The records of this family can be found in the Jews of the British Isles, and The Jews of Europe.

Jewish residents of Dublin.


The history of the Jewish people in Dublin is actually a long history. In the mid 17th century, the first synagogue was established, opposite Dublin Castle. In the early 1700's the earliest Jewish Cemetery was established. From this early start the population eventually fell to just a few dozen. In the 1820's, Dublin once again saw the beginning of immigartion of families. In the case of the Jews, most came from Germany and Poland. By 1900, the Jewish population of Dublin had increased to over 3000 people.

The history of Dublin, and indeed all of Ireland's Jews, has been beautifully documented at The Jewish Museum in Dublin. The museum is located in the arear of Dublin, near Portebello College, home to a large portion of the Jewish community of the early 1900's.


The growth of the Jewish community came at a very valuable time for family researchers. The 1901 and 1911 censuses of Ireland were able to document these families. Since the census takers recorded the religion of every resident we are able to get a good picture of the Jewish Community. The records can be viewed free of charge at http://www.census.nationalarchives.ie/. This resource is just to incredible for any Irish researcher to pass up.
The records of the Irish Jews can be found in the Jews of the British Isles.

19 July 2010

The Kino/Knowles family of Russia and London




The story of the family of Charles Julius Kino is one of great mystery. Family tradition states that he was born in Russia and eventually made his way to England during the 1870's. A search of the 1881 census seems to verify parts of this story (FHL film# 1341005).In this we find Charles and wife Louisa living at #3 Edinburgh Terrace in London. Included in the household are the three children, Hugh C., Margaret M., and Guy J. F.





From the marriage record we find that on 15 Apr 1874, under the direction of the West London Synagogue of British Jews, Charles Julius Kino age 33, the son of the late Israel Henry Kino and Louisa Essinger, age 24, the daughter of the late Max Essinger, were married at the home of the bride's mother, 24 Belize Road.
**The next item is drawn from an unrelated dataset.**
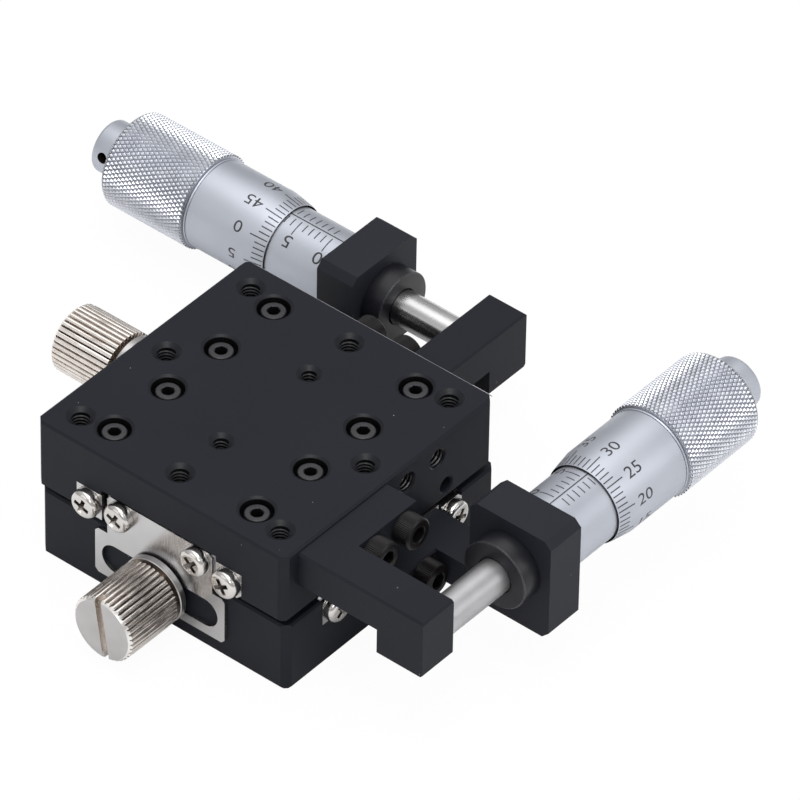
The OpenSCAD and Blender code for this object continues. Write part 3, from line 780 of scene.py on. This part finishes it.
for axis, values in heads.items():
    atSleeve = headMatrix(axis)[0]
    atMouth = atSleeve @ Matrix.Translation((0, 0, mouthDistance(axis) * mm))
    atEnd = atMouth @ Matrix.Translation((0, 0, (head["smooth"] + head["knurlLength"]) * mm))
    for master in (thimbleMaster, capMaster):
        master.data.materials[0] = finishes[values["satin"]]
    placeCopy(thimbleMaster, axis + "Thimble", atMouth, None, axis + "_thimble")
    placeCopy(knurlMaster, axis + "Knurl", atMouth, None, axis + "_thimble", False)
    placeCopy(capMaster, axis + "EndCap", atEnd, None, axis + "_end_cap")
    for makeScale, matrix, node in ((thimbleScale, atMouth, "_thimble"), (sleeveScale, atSleeve, "_sleeve")):
        marks = makeScale(axis)
        marks.data.transform(matrix)
        settle(marks, "markInk", axis + node, False)
    lo, hi = inMm(axis + "_collar_nut")
    out = Vector(values["out"])
    atFace = pointing((lo + hi) / 2 - out * abs((hi - lo).dot(out)) / 2, -out)
    placeCopy(nutMaster, axis + "CollarNut", atFace, "blackCollar", axis + "_collar_nut")
    placeCopy(edgeHighlightMaster, axis + "CollarEdge", atFace, "wearAndHighlightEdge", axis + "_collar_nut", False)
for master in (thimbleMaster, knurlMaster, capMaster, nutMaster, edgeHighlightMaster):
    bpy.data.objects.remove(master)
print("micrometer heads placed")


# Lock knobs

knob = {
    "flangeRadius": 4.65, "flange": 0.95, "flangeEdge": 0.1, "neck": 3.7, "collar": 1.5,
    "radius": 4.65, "length": 8.9, "ridges": 38, "lines": 6, "valley": 0.872, "shoulder": 0.982,
    "wear": 0.012, "rows": 6, "under": 0.1, "taper": 0.12, "bevel": 0.4, "face": 0.22, "smooth": 38,
    "edgeSlope": (0.3, 0.95), "slotWidth": 1.0, "slotDepth": 1.2, "slotTurns": {"x": 8.7, "y": -45},
    "shank": 1.95, "shankLength": 5.3, "seatGap": 0.02,
}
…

To this point things are pretty straight forward, but then the fun begins. At some point shortly after the 1881 census, the family of Charles Julius Kino changes their surname. The new name is Knowles, which is obviously of great importance to the author. By the 1901 census, Louisa is listed as a widow. because of this I searched for a will for Charles Julius Knowles. Upon finding the will, that is when the mystery began. In the indexes to the Principal Probate Registry, I find not one, but two wills for Charles Julius Knowles.
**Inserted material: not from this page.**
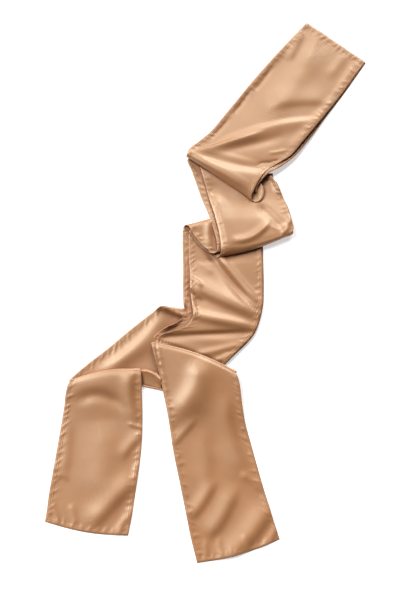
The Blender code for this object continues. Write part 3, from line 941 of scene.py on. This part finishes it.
def ramp(tree, value, stops):
    """The colour that a value has on a ramp."""
    node = tree.nodes.new("ShaderNodeValToRGB")
    elements = node.color_ramp.elements
    first, *between, last = stops
    for element, (position, colour) in zip((elements[0], elements[1]), (first, last)):
        element.position = position
        element.color = (*colour, 1.0)
    for position, colour in between:
        elements.new(position).color = (*colour, 1.0)
    tree.links.new(value, node.inputs["Fac"])
    return node.outputs["Color"]


def remapped(tree, value, ends):
    """A value brought from one range to another."""
    node = tree.nodes.new("ShaderNodeMapRange")
    set_inputs(node, ends)
    tree.links.new(value, node.inputs["Value"])
    return node.outputs["Result"]


def multiplied(tree, one, other):
    """Two colours multiplied."""
    node = tree.nodes.new("ShaderNodeMix")
    node.data_type = "RGBA"
    node.blend_type = "MULTIPLY"
    node.inputs["Factor"].default_value = 1.0
    first, second = (socket for socket in node.inputs if socket.identifier in ("A_Color", "B_Color"))
    tree.links.new(one, first)
    tree.links.new(other, second)
    return next(socket for socket in node.outputs if socket.identifier == "Result_Color")


def satin_material():
    """Satin with a fine weave, under a wide pale gloss, with painted shade darkening its colour in
    hollows, creases and under folds, where it is also duller.
    """
    material, tree, shader = new_material("champagne_satin")
    set_inputs(shader, {
        "IOR": 2.0,
        "Specular IOR Level": 0.8,
        "Specular Tint": (1.0, 0.93, 0.74, 1.0),
    })
    place = tree.nodes.new("ShaderNodeAttribute")
    place.attribute_name = "cloth_place"
    threads = tree.nodes.new("ShaderNodeMapping")
    threads.inputs["Scale"].default_value = (400.0, 3200.0, 1.0)
    tree.links.new(place.outputs["Vector"], threads.inputs["Vector"])
    weave = noise(tree, threads.outputs["Vector"], scale=1.0)
    clouds = noise(tree, place.outputs["Vector"], scale=28.0)
    # Ambient occlusion, which paints shade into the base colour in hollows and makes the gloss
    # rougher there
    hollow_occlusion = tree.nodes.new("ShaderNodeAmbientOcclusion")
    hollow_occlusion.samples = 6
    hollow_occlusion.inputs["Distance"].default_value = 0.024
    tint = ramp(tree, clouds, SATIN_TINTS)
    # Painted shade: the colour darkened where the occlusion finds hollows, creases and folds above
    painted_shade = ramp(tree, hollow_occlusion.outputs["AO"], PAINTED_HOLLOW_SHADE)
    tree.links.new(multiplied(tree, tint, painted_shade), shader.inputs["Base Color"])
    roughness = tree.nodes.new("ShaderNodeMath")
    roughness.operation = "ADD"
    gloss = remapped(tree, weave, {"To Min": 0.44, "To Max": 0.54})
    dull = remapped(tree, hollow_occlusion.outputs["AO"], {
        "From Min": 0.35,
        "From Max": 0.95,
        "To Min": 0.4,
        "To Max": 0.0,
    })
    tree.links.new(gloss, roughness.inputs[0])
    tree.links.new(dull, roughness.inputs[1])
    tree.links.new(roughness.outputs["Value"], shader.inputs["Roughness"])
    bump = tree.nodes.new("ShaderNodeBump")
    set_inputs(bump, {"Strength": 0.12, "Distance": 0.0002})
    tree.links.new(weave, bump.inputs["Height"])
    tree.links.new(bump.outputs["Normal"], shader.inputs["Normal"])
    return material


def thread_material():
    """The sewing thread, a little lighter and duller than the cloth."""
    material, tree, shader = new_material("sewing_thread")
    shader.inputs["Roughness"].default_value = 0.55
    place = tree.nodes.new("ShaderNodeTexCoord")
    twist = noise(tree, place.outputs["Object"], scale=900.0)
    tree.links.new(ramp(tree, twist, THREAD_TINTS), shader.inputs["Base Color"])
    return material


def floor_material():
    """A pale even surface that shines a little, so that it comes out nearly white."""
    material, tree, shader = new_material("pale_floor")
    set_inputs(shader, {
        "Roughness": 0.9,
        "Specular IOR Level": 0.1,
        "Emission Color": WHITE,
        "Emission Strength": 0.52,
    })
    place = tree.nodes.new("ShaderNodeTexCoord")
    grain = noise(tree, place.outputs["Object"], scale=6.0)
    tree.links.new(ramp(tree, grain, FLOOR_TINTS), shader.inputs["Base Color"])
    return material


def make_floor():
    """A plain pale surface under the scarf."""
    half = 3.0
    mesh = bpy.data.meshes.new("floor")
    corners = [(-half, -half, 0.0), (half, -half, 0.0), (half, half, 0.0), (-half, half, 0.0)]
    mesh.from_pydata(corners, [], [(0, 1, 2, 3)])
    mesh.materials.append(floor_material())
    floor = add_object("floor", mesh)


def add_sun(name, azimuth, zenith, spread, strength):
    """A soft light from one side, even over the whole floor; azimuth 0 is the top of the view."""
    data = bpy.data.lights.new(name, "SUN")
    data.angle = math.radians(spread)
    data.energy = strength
    turn = math.radians(azimuth)
    lean = math.radians(zenith)
    place = Vector((
        math.sin(turn) * math.sin(lean),
        math.cos(turn) * math.sin(lean),
        math.cos(lean),
    ))
    lamp = add_object(name, data)
    lamp.location = place
    lamp.rotation_euler = place.to_track_quat("Z", "Y").to_euler()


def make_lights():
    """Soft studio light, strongest from the upper left."""
    world = bpy.data.worlds.new("studio")
    world.use_nodes = True
    set_inputs(world.node_tree.nodes["Background"], {"Color": WHITE, "Strength": 0.04})
    bpy.context.scene.world = world
    add_sun("key", azimuth=-58.0, zenith=44.0, spread=28.0, strength=2.85)
    add_sun("top", azimuth=14.0, zenith=60.0, spread=26.0, strength=2.2)


def make_camera():
    """The camera above the scarf, tilted a little from straight down."""
    tilt = math.radians(12.0)
    distance = 1.136
    target = Vector((-MIDDLE[0], -MIDDLE[1], 0.0)) * MM
    data = bpy.data.cameras.new("camera")
    data.lens = 45.0
    data.sensor_width = 36.0
    camera = add_object("camera", data)
    camera.location = target + Vector((0.0, -math.sin(tilt), math.cos(tilt))) * distance
    camera.rotation_euler = (tilt, 0.0, 0.0)
    bpy.context.scene.camera = camera


def main():
    """Builds the cloth, then the floor, the lights and the camera."""
    satin = satin_material()
    thread = thread_material()
    for order, stretch in enumerate(STRETCHES):
        make_stretch(stretch, order, satin, thread)
    make_floor()
    make_lights()
    make_camera()
    bpy.context.scene.view_settings.view_transform = "Standard"
    bpy.context.scene.view_settings.look = "None"


main()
The index lists a first probate granted 20 Mar 1900 to Hugh Charles Knowles, worth 1.2 million pounds and a second probate granted 6 Jul 1900 to Guy John Fenton Knowles for almost 400,000 pounds. A further search of the original wills, shows the first will to be a beautifully written document, listing many relatives and organizations that he supported, while the second will is basically just a few short paragraphs.

With this information, many questions are left unanswered, but two are of particular interest. First, why did this obviously successful man change his name? Secondly, why the difference in the way the sons were treated. While both amounts would be very nice inheritances, one is still 3 times as large as the other. Hopefully further research will answer some of these questions.

The records of this family are in The Jews of the British Isles.